Launch a pretrain job with ``srun.sh``, which wraps ``srun`` + pyxis to run inside the
enroot container:

.. code-block:: bash

    # 2-node DeepSeek V2 Lite pretrain
    salloc -N 2
    ./srun.sh recipes/deepseek_v2_lite_pretrain.py \
        hf_path=/fsx/models/deepseek-ai/DeepSeek-V2-Lite

    # Override config with Hydra-style args
    ./srun.sh recipes/deepseek_v2_lite_pretrain.py \
        train.train_iters=1000

The `entrypoint.py <https://github.com/crazyguitar/pysheeet/blob/master/src/megatron/entrypoint.py>`__
loads the recipe, applies CLI overrides, and calls ``pretrain()``. The ``srun.sh`` script
sets up EFA environment variables (``FI_PROVIDER=efa``, ``NCCL_NET_PLUGIN``, etc.) and
maps ``SLURM_PROCID`` / ``SLURM_LOCALID`` to ``RANK`` / ``LOCAL_RANK`` so that
Megatron's distributed init works without ``torchrun``.

How to Enable Nsys Profiling
----------------------------

Pass ``--nsys`` to ``srun.sh`` and set the profiling overrides in the recipe:

.. code-block:: bash

    ./srun.sh --nsys recipes/deepseek_v2_lite_pretrain.py \
        hf_path=/fsx/models/deepseek-ai/DeepSeek-V2-Lite \
        profiling.use_nsys_profiler=true \
        profiling.profile_step_start=10 \
        profiling.profile_step_end=15 \
        profiling.profile_ranks=[0]

When ``--nsys`` is enabled, ``srun.sh`` prepends ``nsys profile`` with
``--capture-range=cudaProfilerApi`` so that only the steps between
``profile_step_start`` and ``profile_step_end`` are captured. The output
``.nsys-rep`` files are written to ``nsys-megatron/`` inside the container mount.

On AWS, if you want to monitor EFA network traffic in the Nsys timeline, add
``--enable efa_metrics`` to the nsys command (already included in ``srun.sh``).
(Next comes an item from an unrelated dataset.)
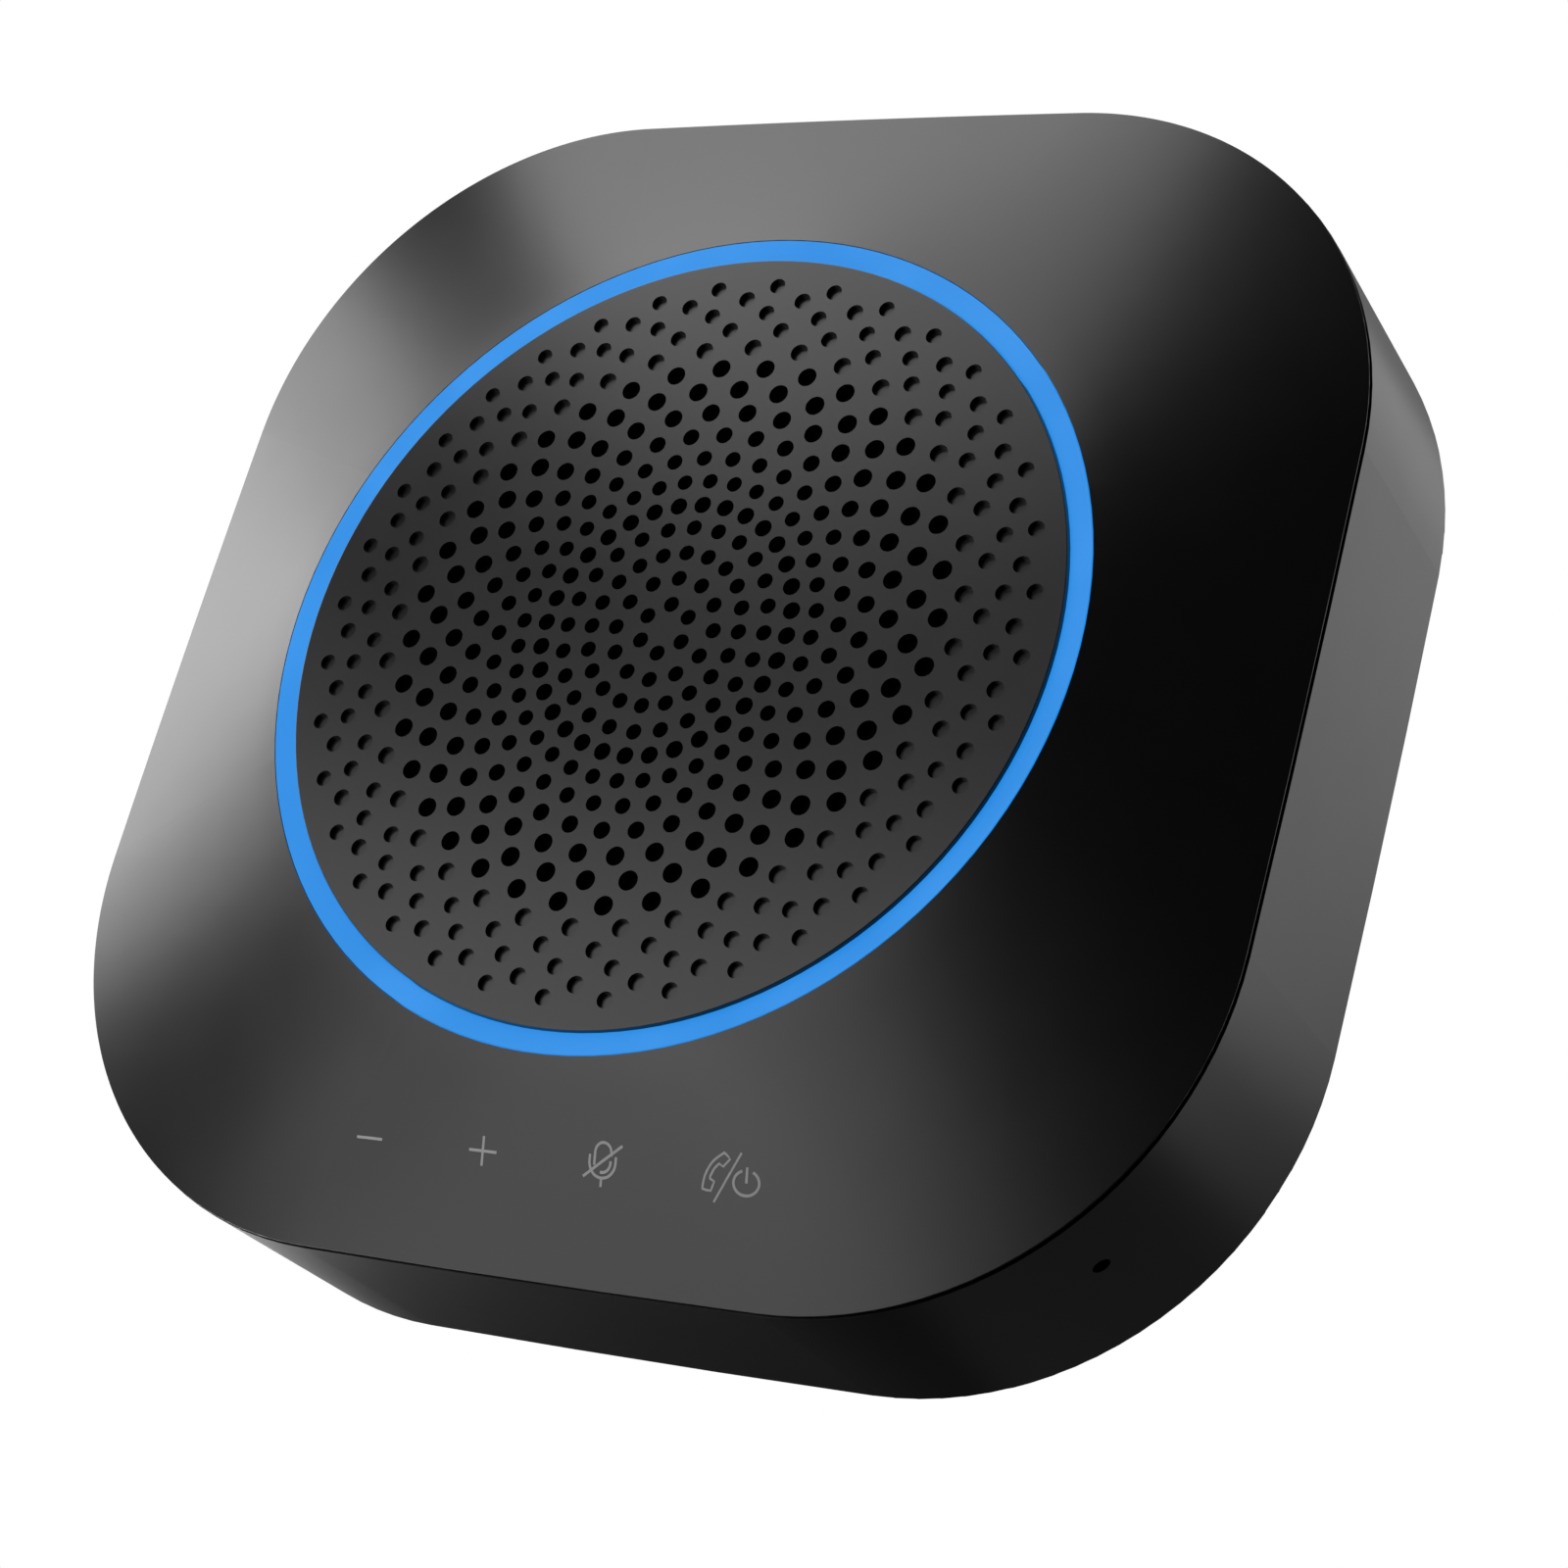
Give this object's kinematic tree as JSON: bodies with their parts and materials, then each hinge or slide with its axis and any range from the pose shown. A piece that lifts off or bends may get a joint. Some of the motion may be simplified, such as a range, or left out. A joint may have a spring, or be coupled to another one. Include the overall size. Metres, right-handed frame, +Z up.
{
  "type": "conference speakerphone",
  "caption": "Square desk speakerphone with rounded corners, sloping top, round perforated speaker grille inside a blue light ring, touch keys and corner microphones.",
  "frame": {"origin": "on the resting surface, under the middle of the round grille", "axes": "+Z up through the grille, +X to the right, -Y towards the touch keys at the front, +Y towards the cable socket at the back"},
  "size_m": [0.1252, 0.1252, 0.0339],
  "materials": {
    "acoustic_cloth": "fine black weave",
    "basket_steel": "black electrocoat",
    "black_steel": "black oxide",
    "box_plastic": "textured black",
    "capacitor_can": "drawn can",
    "case_plastic": "satin black, fine moulded grain",
    "cell_wrap": "shrink sleeve",
    "chip_epoxy": "moulded epoxy",
    "cone_paper": "pressed black pulp",
    "copper_wire": "enamelled copper",
    "cover_plastic": "satin black, fine moulded grain",
    "ferrite": "moulded ferrite",
    "flex_polyimide": "polyimide film",
    "foam": "closed-cell foam",
    "former_aluminium": "thin rolled foil",
    "green_board": "green solder mask",
    "grille_plastic": "satin black, moulded holes",
    "led_body": "clear epoxy over phosphor",
    "light_guide": "frosted, lit blue",
    "magnet_nickel": "nickel plated",
    "red_wire": "soft PVC",
    "rubber": "matt silicone",
    "socket_nylon": "natural nylon",
    "socket_steel": "nickel-plated stainless",
    "socket_tongue": "black liquid-crystal polymer",
    "spider_cloth": "phenolic-dipped cotton",
    "tin_plate": "tin plated",
    "white_board": "white solder mask",
    "wire_insulation": "soft PVC",
    "zinc_steel": "zinc plated"
  },
  "bodies": {
    "housing": {"amplifier_chip": "chip_epoxy", "audio_processor": "chip_epoxy", "baffle_screws": "zinc_steel", "battery_cell": "cell_wrap", "battery_leads": "red_wire", "battery_pad": "foam", "board_screws": "zinc_steel", "board_sockets": "socket_nylon", "bottom_case": "case_plastic", "cable_socket_shell": "socket_steel", "cable_socket_tongue": "socket_tongue", "capacitors": "capacitor_can", "case_screws": "black_steel", "charger_chip": "chip_epoxy", "driver_basket": "basket_steel", "driver_gasket": "foam", "driver_magnet": "magnet_nickel", "driver_screws": "black_steel", "driver_spider": "spider_cloth", "driver_surround": "rubber", "grille_cloth": "acoustic_cloth", "inductors": "ferrite", "lead_grommet": "rubber", "led_board": "white_board", "led_cable": "flex_polyimide", "light_guide_ring": "light_guide", "magnet_yoke": "zinc_steel", "main_board": "green_board", "mic_board_back_left": "green_board", "mic_board_back_right": "green_board", "mic_board_front_left": "green_board", "mic_board_front_right": "green_board", "mic_boot_back_left": "rubber", "mic_boot_back_right": "rubber", "mic_boot_front_left": "rubber", "mic_boot_front_right": "rubber", "mic_cables": "wire_insulation", "mic_capsules": "tin_plate", "pole_plate": "zinc_steel", "ring_leds": "led_body", "rubber_foot_back_left": "rubber", "rubber_foot_back_right": "rubber", "rubber_foot_front_left": "rubber", "rubber_foot_front_right": "rubber", "speaker_baffle": "box_plastic", "speaker_box": "box_plastic", "speaker_grille": "grille_plastic", "speaker_leads": "wire_insulation", "tinsel_leads": "copper_wire", "top_cover": "cover_plastic", "touch_board": "white_board", "touch_cable": "flex_polyimide", "touch_pads": "foam", "wireless_chip": "chip_epoxy", "wireless_shield": "tin_plate"},
    "cone_assembly": {"driver_cone": "cone_paper", "dust_cap": "cone_paper", "coil_former": "former_aluminium", "coil_winding": "copper_wire"}
  },
  "joints": [
    {"name": "cone_stroke", "type": "slide", "parent": "housing", "child": "cone_assembly", "axis": [0, 0, 1], "range_m": [-0.0015, 0.0015], "stiffness_N_per_m": 1500, "deforming": ["driver_surround", "driver_spider", "tinsel_leads"]}
  ]
}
For a
detailed walkthrough on monitoring EFA with NCCL GIN and Nsys, refer to
:doc:`/notes/appendix/megatron-efa-monitoring`.

Why ``python`` Instead of ``torchrun``
--------------------------------------

The ``srun.sh`` script launches ``python3 entrypoint.py`` directly rather than using
``torchrun``. This is intentional. ``torchrun`` spawns worker processes via
``multiprocessing``, and the spawn boundary can interfere with Nsys profiling — the
profiler sometimes fails to capture the ``cudaProfilerStart`` and ``cudaProfilerStop``
calls issued by the child process, resulting in empty or incomplete traces.

By running ``python`` directly under ``srun --ntasks-per-node=<GPUS>``, each GPU gets
its own process managed by SLURM. The ``RANK``, ``LOCAL_RANK``, and ``WORLD_SIZE``
environment variables are derived from ``SLURM_PROCID``, ``SLURM_LOCALID``, and
``SLURM_NTASKS`` respectively. This avoids the spawn layer entirely, giving Nsys (and
other profilers like VizTracer) a clean, single-process view of each rank.

Custom Profilers (VizTracer)
----------------------------

Megatron Bridge's profiling hooks can be extended to support custom profilers. The
`viztracer_plugin.py <https://github.com/crazyguitar/pysheeet/blob/master/src/megatron/viztracer_plugin.py>`__
shows how to do this by monkey-patching ``megatron.bridge.training.profiling``:

1. Add a new field (e.g. ``use_viztracer``) to ``ProfilingConfig`` via
   ``dataclasses.field`` so OmegaConf recognizes it as a valid override.
2. Patch ``handle_profiling_step`` to start the profiler at ``profile_step_start``.
3. Patch ``handle_profiling_stop`` to stop and save at ``profile_step_end``.

The plugin is loaded in
`entrypoint.py <https://github.com/crazyguitar/pysheeet/blob/master/src/megatron/entrypoint.py>`__
before any Megatron imports:

.. code-block:: python

    import viztracer_plugin
    viztracer_plugin.install()

Then pass the override on the command line:

.. code-block:: bash

    ./srun.sh recipes/deepseek_v2_lite_pretrain.py \
        hf_path=/fsx/models/deepseek-ai/DeepSeek-V2-Lite \
        profiling.use_viztracer=true \
        profiling.profile_step_start=10 \
        profiling.profile_step_end=15 \
        profiling.profile_ranks=[0]

The same pattern works for any profiler — implement ``start()`` / ``stop()`` / ``save()``
in the patched hooks and register a config field so it can be toggled via Hydra overrides.